__DESCRIPTION OF THE TASK__. Will you return, word for word, only the lines from the top of the data below down to and including the one with "set_place(blank, (*middle, underside))"?

__DATA SECTION__.

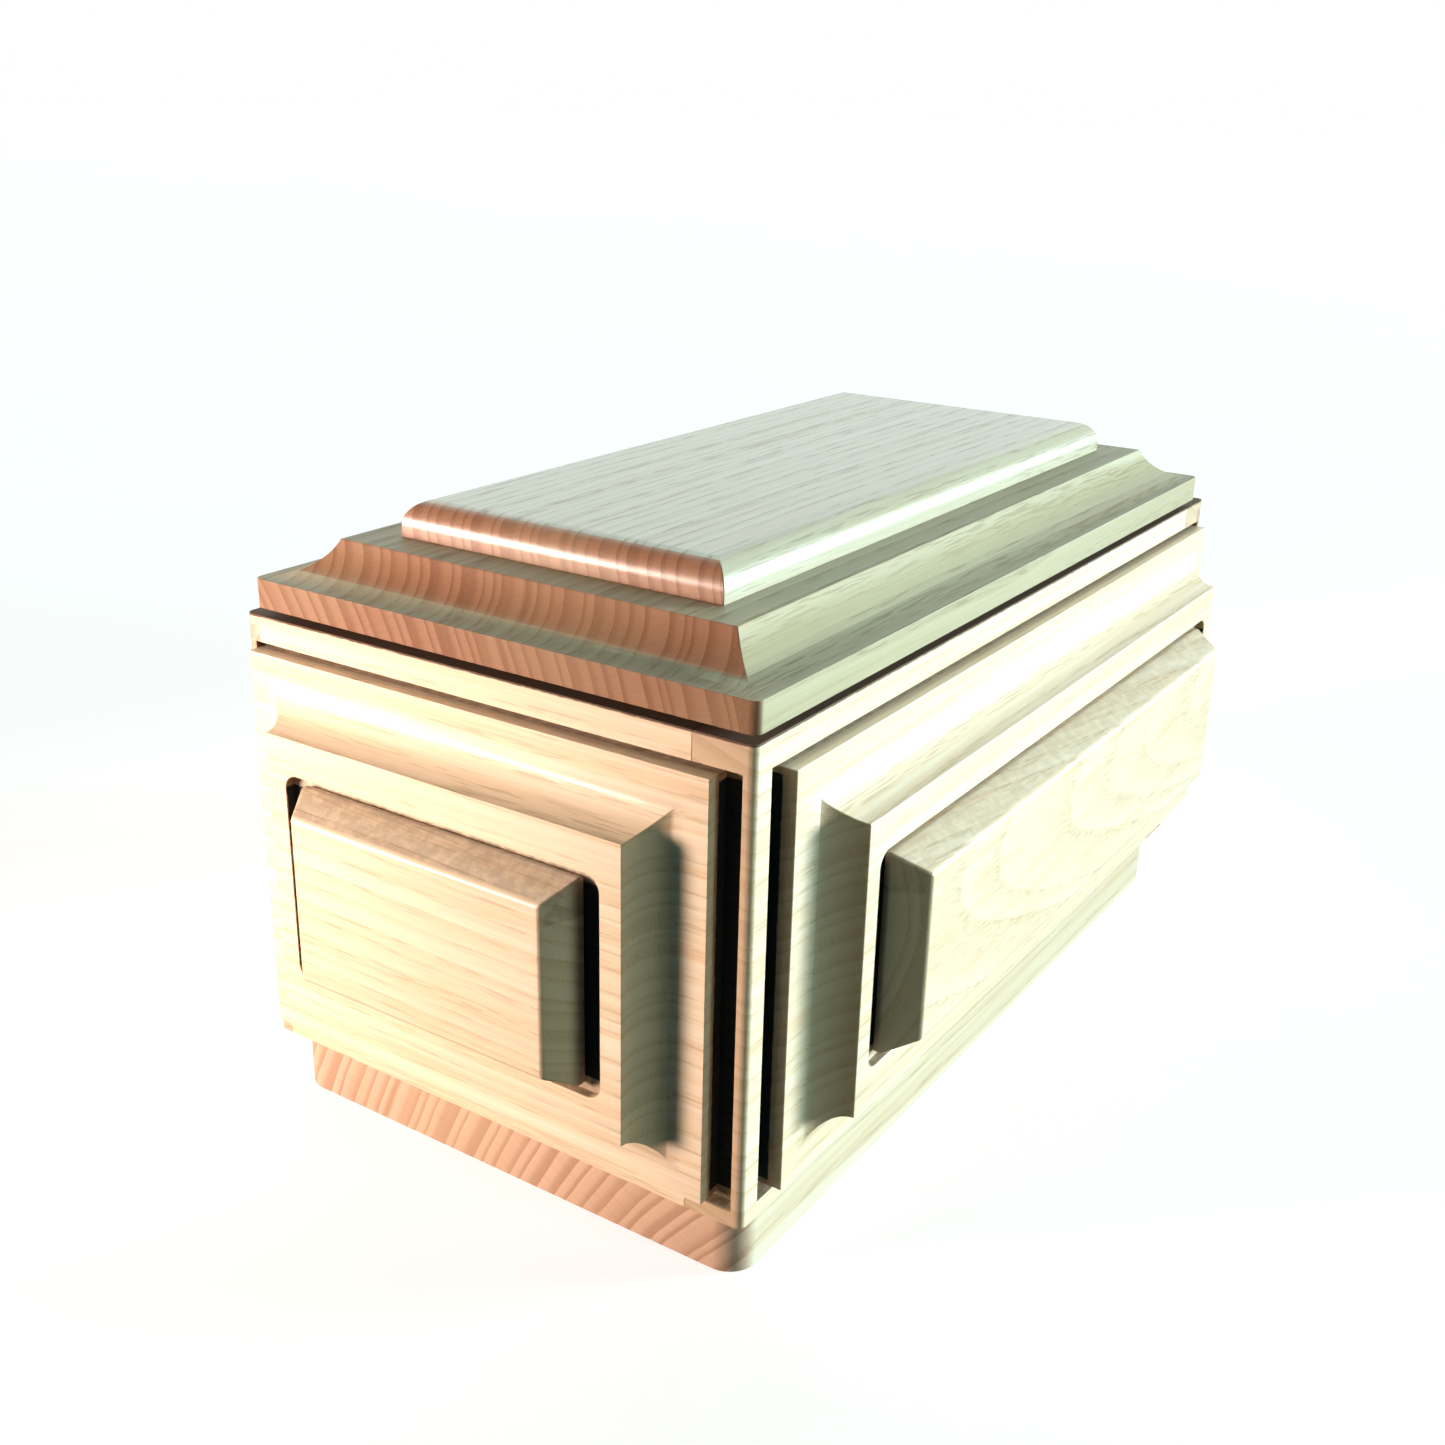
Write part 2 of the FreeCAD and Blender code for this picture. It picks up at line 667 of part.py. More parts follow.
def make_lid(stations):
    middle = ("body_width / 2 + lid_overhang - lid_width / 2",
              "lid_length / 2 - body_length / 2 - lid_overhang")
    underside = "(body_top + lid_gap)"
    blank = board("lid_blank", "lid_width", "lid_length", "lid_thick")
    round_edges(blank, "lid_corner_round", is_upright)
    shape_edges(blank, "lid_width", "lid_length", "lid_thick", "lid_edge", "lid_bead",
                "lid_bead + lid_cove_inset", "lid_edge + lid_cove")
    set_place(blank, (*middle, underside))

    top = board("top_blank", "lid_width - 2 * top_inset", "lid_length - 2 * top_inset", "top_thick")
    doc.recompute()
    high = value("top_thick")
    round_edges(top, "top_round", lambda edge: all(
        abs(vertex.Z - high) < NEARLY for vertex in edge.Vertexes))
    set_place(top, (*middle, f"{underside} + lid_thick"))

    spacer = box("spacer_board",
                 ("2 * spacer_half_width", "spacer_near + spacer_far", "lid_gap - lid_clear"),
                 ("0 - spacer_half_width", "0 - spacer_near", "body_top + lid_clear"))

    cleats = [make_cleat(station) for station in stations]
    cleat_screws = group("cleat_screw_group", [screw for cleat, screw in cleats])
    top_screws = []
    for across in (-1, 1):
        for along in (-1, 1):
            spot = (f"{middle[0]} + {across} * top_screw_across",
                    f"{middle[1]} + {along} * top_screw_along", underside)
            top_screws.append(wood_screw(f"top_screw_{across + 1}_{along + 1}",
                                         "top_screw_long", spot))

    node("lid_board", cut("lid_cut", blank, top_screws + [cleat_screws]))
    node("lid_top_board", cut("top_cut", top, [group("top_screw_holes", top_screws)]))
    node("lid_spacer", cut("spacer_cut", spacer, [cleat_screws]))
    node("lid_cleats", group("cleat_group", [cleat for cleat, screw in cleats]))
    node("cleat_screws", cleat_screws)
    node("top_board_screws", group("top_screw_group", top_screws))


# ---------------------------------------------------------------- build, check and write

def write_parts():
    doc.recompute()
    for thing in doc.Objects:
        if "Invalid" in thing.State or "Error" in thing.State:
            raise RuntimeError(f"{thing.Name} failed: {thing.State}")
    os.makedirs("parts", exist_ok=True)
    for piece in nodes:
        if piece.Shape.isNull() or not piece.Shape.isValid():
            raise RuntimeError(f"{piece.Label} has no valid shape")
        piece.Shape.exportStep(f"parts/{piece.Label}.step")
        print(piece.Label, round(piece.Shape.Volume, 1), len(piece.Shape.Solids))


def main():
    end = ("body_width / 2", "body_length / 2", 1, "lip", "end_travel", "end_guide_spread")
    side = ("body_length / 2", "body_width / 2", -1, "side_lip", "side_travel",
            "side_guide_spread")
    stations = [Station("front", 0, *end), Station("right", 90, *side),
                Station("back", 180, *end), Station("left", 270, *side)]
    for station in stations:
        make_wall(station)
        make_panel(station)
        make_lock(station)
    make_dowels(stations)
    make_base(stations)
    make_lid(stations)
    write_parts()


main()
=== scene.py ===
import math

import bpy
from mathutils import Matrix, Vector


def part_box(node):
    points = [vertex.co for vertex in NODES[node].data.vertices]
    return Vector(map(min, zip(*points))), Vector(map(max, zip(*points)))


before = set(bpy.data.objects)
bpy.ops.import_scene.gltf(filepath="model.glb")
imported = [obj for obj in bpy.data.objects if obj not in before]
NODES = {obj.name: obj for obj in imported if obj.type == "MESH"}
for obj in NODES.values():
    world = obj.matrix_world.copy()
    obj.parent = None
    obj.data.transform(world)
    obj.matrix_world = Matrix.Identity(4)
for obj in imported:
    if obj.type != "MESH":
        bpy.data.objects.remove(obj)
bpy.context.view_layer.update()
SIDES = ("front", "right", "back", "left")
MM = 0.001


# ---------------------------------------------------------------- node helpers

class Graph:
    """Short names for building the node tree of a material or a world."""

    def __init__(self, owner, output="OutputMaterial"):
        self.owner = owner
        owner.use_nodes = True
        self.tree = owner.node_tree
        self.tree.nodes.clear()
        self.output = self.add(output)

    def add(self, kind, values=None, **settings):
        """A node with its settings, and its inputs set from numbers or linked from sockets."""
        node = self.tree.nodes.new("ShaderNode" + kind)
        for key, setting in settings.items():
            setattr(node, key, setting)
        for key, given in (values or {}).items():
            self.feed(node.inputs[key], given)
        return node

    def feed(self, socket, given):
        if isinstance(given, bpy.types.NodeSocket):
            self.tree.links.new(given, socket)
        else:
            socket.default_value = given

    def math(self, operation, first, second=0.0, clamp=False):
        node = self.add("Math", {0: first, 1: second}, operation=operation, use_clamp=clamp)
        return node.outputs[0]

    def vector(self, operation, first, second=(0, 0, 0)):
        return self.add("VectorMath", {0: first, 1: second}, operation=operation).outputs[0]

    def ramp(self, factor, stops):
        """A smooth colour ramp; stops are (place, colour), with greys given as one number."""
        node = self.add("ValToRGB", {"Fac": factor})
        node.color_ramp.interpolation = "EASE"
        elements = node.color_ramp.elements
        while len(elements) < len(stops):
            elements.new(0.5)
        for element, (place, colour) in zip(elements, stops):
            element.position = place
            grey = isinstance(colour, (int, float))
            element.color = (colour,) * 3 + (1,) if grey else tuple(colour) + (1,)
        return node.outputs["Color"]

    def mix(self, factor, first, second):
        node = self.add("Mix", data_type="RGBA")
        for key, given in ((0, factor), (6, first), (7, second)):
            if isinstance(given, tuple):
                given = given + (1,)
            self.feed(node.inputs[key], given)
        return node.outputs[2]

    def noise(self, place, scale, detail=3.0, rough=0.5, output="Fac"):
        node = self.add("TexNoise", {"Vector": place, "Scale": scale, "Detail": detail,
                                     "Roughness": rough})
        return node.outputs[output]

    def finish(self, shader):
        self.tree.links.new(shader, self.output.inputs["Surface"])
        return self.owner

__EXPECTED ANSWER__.
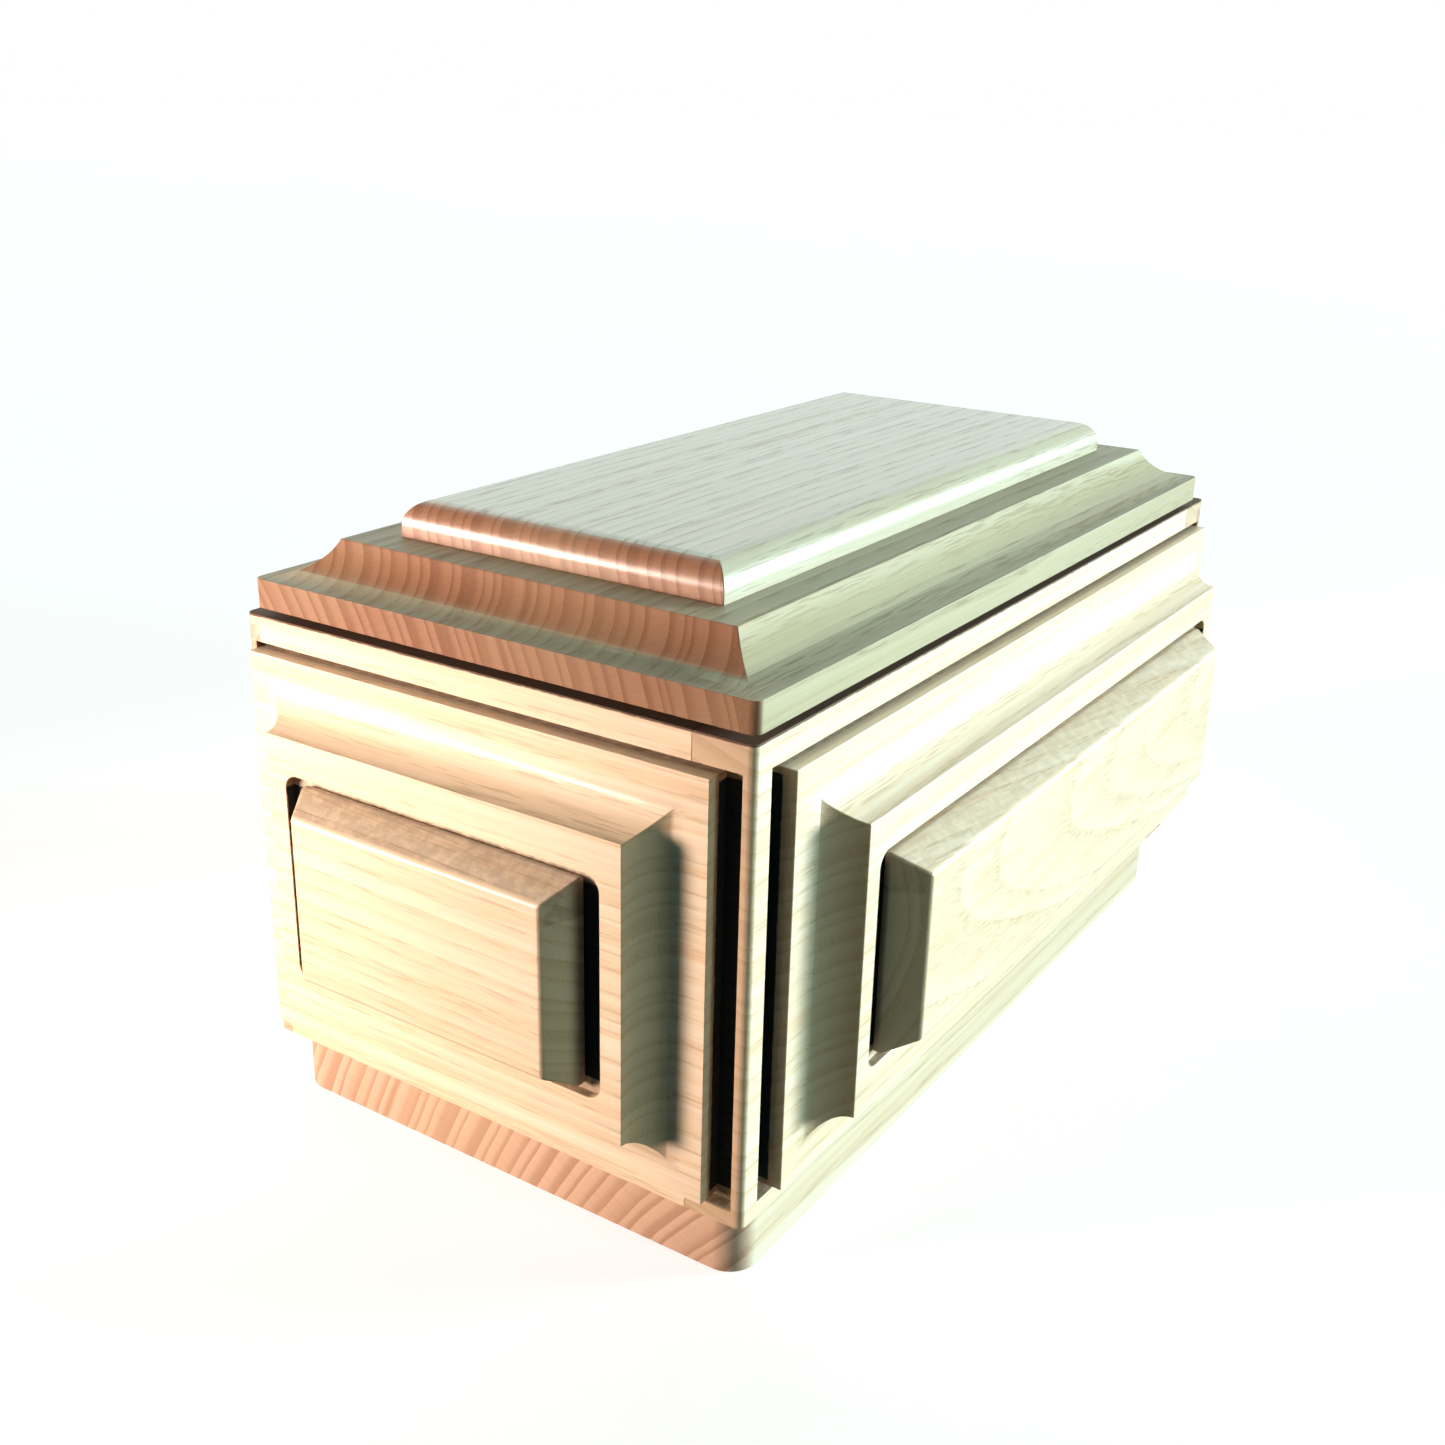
Write part 2 of the FreeCAD and Blender code for this picture. It picks up at line 667 of part.py. More parts follow.
def make_lid(stations):
    middle = ("body_width / 2 + lid_overhang - lid_width / 2",
              "lid_length / 2 - body_length / 2 - lid_overhang")
    underside = "(body_top + lid_gap)"
    blank = board("lid_blank", "lid_width", "lid_length", "lid_thick")
    round_edges(blank, "lid_corner_round", is_upright)
    shape_edges(blank, "lid_width", "lid_length", "lid_thick", "lid_edge", "lid_bead",
                "lid_bead + lid_cove_inset", "lid_edge + lid_cove")
    set_place(blank, (*middle, underside))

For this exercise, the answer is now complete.